Die französisch-belgische Besetzung Duisburgs in Folge des Versailler Vertrags hatte die politische Atmosphäre vergiftet. Wohnraum im Wasserviertel (Mainstraße/Ecke Lahnstraße) wurde für die höheren belgischen Offiziersränge benötigt. Zu den konfliktbehafteten Ereignissen gehört der Zwischenfall auf der Hochfelder Eisenbahnbrücke. Am 30. Juni 1923 explodierte in einem belgischen Militärzug während der Überquerung der Brücke eine Bombe. Es gab mehrere Tote. Als Folge des Attentats mit der mutmaßlichen deutschen Täterschaft verschlechterte sich das Klima zwischen Besatzern und Bevölkerung weiter. Das „Diktat des Versailler Vertrags“schürte Revanchegelüste, die schließlich zum Zweiten Weltkrieg führten.
Unter den deutschen Kriegsgräueln hat das Königreich Belgien in zwei Weltkriegen schwer gelitten. Umso bemerkenswerter erscheint aus heutiger Sicht die Normalisierung der Beziehungen nach Kriegsende. Die traditionelle Verbindung zwischen Duisburg und dem Drehkreuz Antwerpen auf dem Schifffahrts
und Landwege förderte den Wirtschaftsaufschwung auf beiden Seiten. Heute ist die Duisburger Logistikbranche eng mit Belgien verbunden. Zehn belgische Unternehmen sind im IHK-Handelregister eingetragen; darunter namhafte Logistik-Unternehmen wie Dasbach und More Intermodal.
Aber auch der kulturelle und gesellschaftliche Austausch trug zur Normalisierung bei. In positiver Erinnerung bleibt die Brüsseler Weltausstellung im Jahr 1958. Sie führte dazu, dass Duisburg die Expo-Brücke erhielt. Die künstlerisch hochwertige Ausstattung und die Glasfenster der Liebfrauen-Kulturkirche stammen ebenfalls aus der Brüsseler Expo. Und nicht nur das: Duisburger
Kunst-und Literaturfreunde verweisen auf den Schriftsteller Georges Simenon, den surrealistischen Maler René Magritte, den Chansonnier Jacques Brel oder Adolphe Sax, der 1840 das Saxophon erfunden hat. Es lohnt, sich intensiver mit unserem belgischen Nachbarn zu beschäftigen.

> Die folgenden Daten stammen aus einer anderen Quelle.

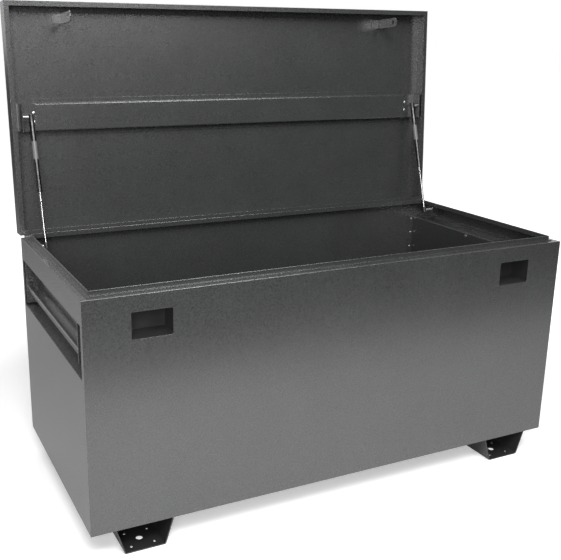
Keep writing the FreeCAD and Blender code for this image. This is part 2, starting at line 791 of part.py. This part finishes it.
def piano_hinge():
    body_leaf = hinge_leaf("hinge_body_leaf", 0, -1, "pin_diameter")
    bind(body_leaf, "Placement.Base.y", PIN_Y)
    bind(body_leaf, "Placement.Base.z", PIN_Z)
    place_on_lid(hinge_leaf("hinge_lid_leaf", 1, 1, "pin_diameter + 2 * pin_clearance"))
    pin = new_body("hinge_pin")
    extrude(pin, "YZ_Plane", [(PIN_Y, PIN_Z, "pin_diameter")], "-hinge_length / 2", "hinge_length / 2")


# Strut brackets and studs

def strut_wall_bracket(side):
    body = new_body(side_name(side) + "_strut_wall_bracket")
    low = "bracket_low"
    high = "bracket_high"
    inner = "bracket_plane - bracket_gauge"
    trough = [
        (INNER_W, low),
        (INNER_W, high),
        (INNER_W + " - bracket_gauge", high),
        (INNER_W + " - bracket_gauge", low + " + bracket_gauge"),
        ("bracket_plane", low + " + bracket_gauge"),
        ("bracket_plane", high),
        (inner, high),
        (inner, low),
    ]
    extrude(body, "XZ_Plane", [mirrored(side, trough)],
            "strut_low_y - bracket_depth / 2", "strut_low_y + bracket_depth / 2")
    base = box_corners(INNER_W + " - bracket_gauge", INNER_W, low, high)
    extrude(body, "XZ_Plane", [mirrored(side, base)],
            "strut_low_y - bracket_base / 2", "strut_low_y + bracket_base / 2")


def strut_studs(side):
    """Studs on both brackets: the lower one turns in its socket, the upper one ends at its face."""
    plate = "bracket_plane - bracket_gauge"
    outer_face = "strut_plane + socket_diameter / 2"
    low_stud = new_body(side_name(side) + "_lower_stud")
    start, end = span(side, outer_face + " + stud_gap", plate)
    extrude(low_stud, "YZ_Plane", [("strut_low_y", STRUT_Z, "stud_collar")], start, end)
    start, end = span(side, "strut_plane", plate)
    extrude(low_stud, "YZ_Plane", [("strut_low_y", STRUT_Z, "stud_diameter")], start, end)
    high_stud = new_body(side_name(side) + "_upper_stud")
    start, end = span(side, outer_face + " + stud_gap", plate)
    extrude(high_stud, "YZ_Plane", [("-strut_lid_reach", "strut_lid_height", "stud_collar")], start, end)
    place_on_lid(high_stud)


# Gas struts, drawn from the lower pivot with +Y along the strut

LID_TURN = "(lid_open_angle * 1 deg)"
RISE = "(%s + strut_lid_reach * sin(%s) + strut_lid_height * cos(%s) - %s)" % (
    PIN_Z, LID_TURN, LID_TURN, STRUT_Z)
RUN = "(%s - strut_lid_reach * cos(%s) + strut_lid_height * sin(%s) - strut_low_y)" % (
    PIN_Y, LID_TURN, LID_TURN)
STRUT_LENGTH = "sqrt(%s ^ 2 + %s ^ 2)" % (RISE, RUN)
TUBE_TOP = "(%s - socket_diameter / 2 - neck_length)" % STRUT_LENGTH


def place_on_strut(item, side):
    item.Placement = FreeCAD.Placement(FreeCAD.Vector(), FreeCAD.Rotation(FreeCAD.Vector(1, 0, 0), 1))
    bind(item, "Placement.Base.x", "%d * strut_plane" % side)
    bind(item, "Placement.Base.y", "strut_low_y")
    bind(item, "Placement.Base.z", STRUT_Z)
    bind(item, "Placement.Rotation.Angle", "atan2(%s; %s)" % (RISE, RUN))


def strut_socket(side, name, distance, way):
    """A round socket on the end of its strut, bored from the outside for the stud."""
    body = new_body(side_name(side) + name)
    near, far = span(way, "(-socket_diameter / 2)", "(socket_diameter / 2 + neck_length)")
    extrude(body, "XZ_Plane", [("0", "0", "socket_diameter")],
            "%s + %s" % (distance, near), "%s + %s" % (distance, far))
    start, end = span(side, "-stud_diameter / 2", "socket_diameter / 2 + stud_gap")
    cut(body, "YZ_Plane", [(distance, "0", "socket_bore")], start, end)
    place_on_strut(body, side)


def strut(side):
    strut_socket(side, "_strut_rod_socket", "0", 1)
    rod = new_body(side_name(side) + "_strut_rod")
    extrude(rod, "XZ_Plane", [("0", "0", "rod_diameter")], "socket_diameter / 2 + neck_length", "rod_length")
    place_on_strut(rod, side)
    piston = new_body(side_name(side) + "_strut_piston")
    bore = "(tube_diameter - 2 * tube_wall)"
    extrude(piston, "XZ_Plane", [("0", "0", bore + " - 2 * piston_clearance")],
            "rod_length", "rod_length + piston_length")
    place_on_strut(piston, side)
    tube = new_body(side_name(side) + "_strut_tube")
    low = "%s - tube_length" % TUBE_TOP
    extrude(tube, "XZ_Plane", [("0", "0", "tube_diameter")], low, TUBE_TOP)
    cut(tube, "XZ_Plane", [("0", "0", bore)], low + " - tube_wall", TUBE_TOP + " - 2 * tube_wall")
    place_on_strut(tube, side)
    guide = new_body(side_name(side) + "_strut_guide")
    extrude(guide, "XZ_Plane", [("0", "0", "tube_diameter + tube_wall"),
                                ("0", "0", "rod_diameter + 2 * piston_clearance")],
            low + " - guide_length", low)
    place_on_strut(guide, side)
    strut_socket(side, "_strut_tube_socket", STRUT_LENGTH, -1)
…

Der föderale Staat Belgien entstand 1830 aus den niederländischen Südprovinzen und dem Westteil des Großherzogtums Luxemburg. Die deutschsprachige Gemeinschaft kam nach dem 1. Weltkrieg mit Eupen-Malmedy und Neutral-Moresnet dazu. Deutsch ist neben Flämisch und Französisch die dritte Nationalsprache des 11,5 Millionen Einwohner zählenden Belgiens.